Using checkpointing to ensure complete recovery

Checkpoints synchronize queue manager data and log files, and mark a point of consistency from which log records can be discarded. Frequent checkpointing makes recovery quicker.

Persistent updates to message queues happen in two stages. First, the records representing the update are written to the log, then the queue file is updated. The log files can thus become more up to date than the queue files. To ensure that restart processing begins from a consistent point, WebSphere® MQ uses checkpoints. A checkpoint is a point in time when the record described in the log is the same as the record in the queue. The checkpoint itself consists of the series of log records needed to restart the queue manager; for example, the state of all transactions (units of work) active at the time of the checkpoint.

WebSphere MQ generates checkpoints automatically. They are taken when the queue manager starts, at shutdown, when logging space is running low, and after every 10 000 operations logged.

As the queues handle further messages, the checkpoint record becomes inconsistent with the current state of the queues.

When WebSphere MQ restarts, it finds the latest checkpoint record in the log. This information is held in the checkpoint file that is updated at the end of every checkpoint. The checkpoint record represents the most recent point of consistency between the log and the data. All the operations that have taken place since the checkpoint are replayed forward. This is known as the replay phase. The replay phase brings the queues back to the logical state they were in before the system failure or shutdown. During the replay phase a list is created of the transactions that were in-flight when the system failure or shutdown occurred. Messages AMQ7229 and AMQ7230 are issued to indicate the progression of the replay phase.

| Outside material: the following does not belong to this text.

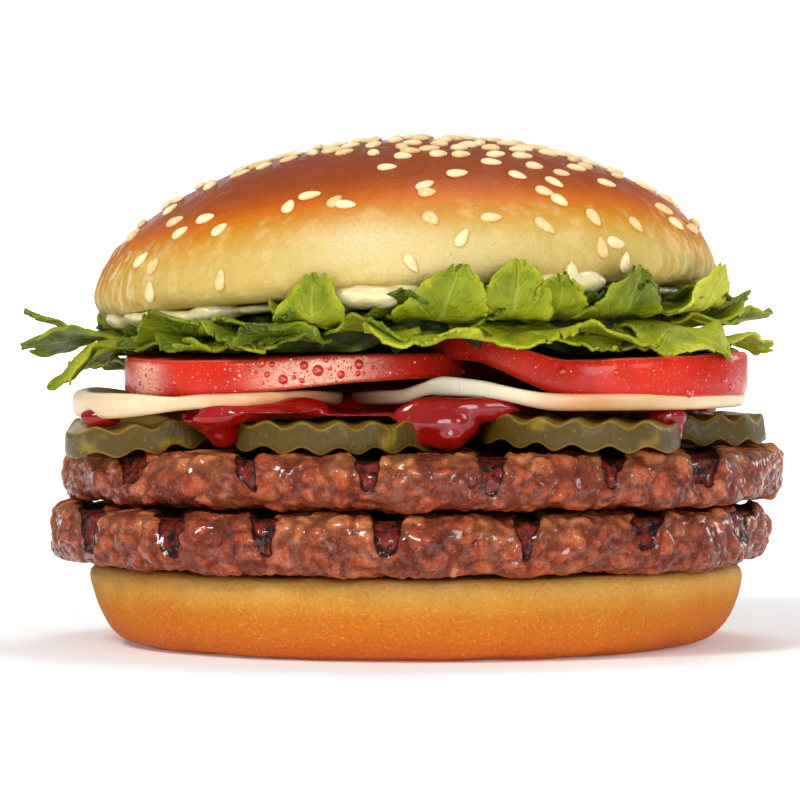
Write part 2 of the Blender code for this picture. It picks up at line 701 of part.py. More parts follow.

In order to know which operations to back out or commit, WebSphere MQ accesses each active log record associated with an in-flight transaction. This is known as the recovery phase. Messages AMQ7231, AMQ7232 and AMQ7234 are issued to indicate the progression of the recovery phase.

Once all the necessary log records have been accessed during the recovery phase, each active transaction is in turn resolved and each operation associated with the transaction will be either backed out or committed. This is known as the resolution phase. Message AMQ7233 is issued to indicate the progression of the resolution phase.

WebSphere MQ maintains internal pointers to the head and tail of the log. It moves the head pointer to the most recent checkpoint consistent with recovering message data.

Checkpoints are used to make recovery more efficient, and to control the reuse of primary and secondary log files.

In Figure 1, all records before the latest checkpoint, Checkpoint 2, are no longer needed by WebSphere MQ. The queues can be recovered from the checkpoint information and any later log entries. For circular logging, any freed files before the checkpoint can be reused. For a linear log, the freed log files no longer need to be accessed for normal operation and become inactive. In the example, the queue head pointer is moved to point at the latest checkpoint, Checkpoint 2, which then becomes the new queue head, Head 2. Log File 1 can now be reused.

Figure 1. Checkpointing. For simplicity, only the ends of the log files are shown.
Diagram showing checkpointing. The second row shows the most recent checkpoint, Checkpoint 2. WebSphere MQ no longer needs the records before that (those in Log File 1, and the first two in Log File 2). Log File 1 is ready for reuse, and the queue head pointer points to Checkpoint 2, which becomes the new queue head, Head 2.